The big story in both countries [France and Mexico] was the Florence Cassez case: Cassez was sentenced to sixty years in prison after having been arrested at her Mexican boyfriend's house. She claimed not to know that he was the leader of the Zodiacs kidnapping gang and that there were three hostages in the house. During Sarkozy's state visit on Monday the two governments announced that they would create a commission to study the case and make a report and recommendations in three weeks. This is a very sensitive case in Mexico because of increased public pressure to halt what is perceived as impunity by criminals in a country with the highest kidnapping rate in the world.

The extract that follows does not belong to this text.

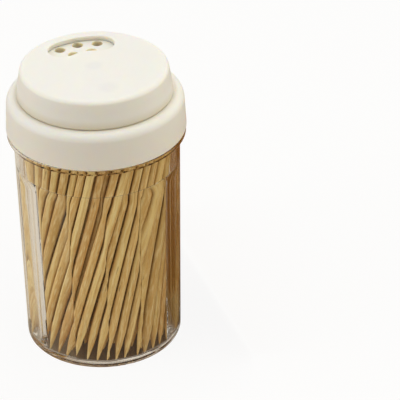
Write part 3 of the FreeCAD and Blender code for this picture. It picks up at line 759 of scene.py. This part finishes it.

This week Mexican authorities decided that Cassez will have to serve her entire 60-year sentence in Mexico, as

there are no conditions that would enable it to consent to the transfer of Florence Cassez to her country of origin, France, as mentioned in the Strasbourg Convention.
She was given the choice of remaining at Santa Marta prison or being transferred to Tetepan prison. She opted for the transfer to Tetepan, after describing Santa Marta as the "gates of hell," where she was under suicide watch.

The French government had declared that it reserved the right to suspend or reduce Cassez's sentence if she was transferred to France. Mexican President Felipe Calderón's statement was unequivocal: "The Mexican government has the unavoidable duty to ensure that the sentence passed by a judge should always be served."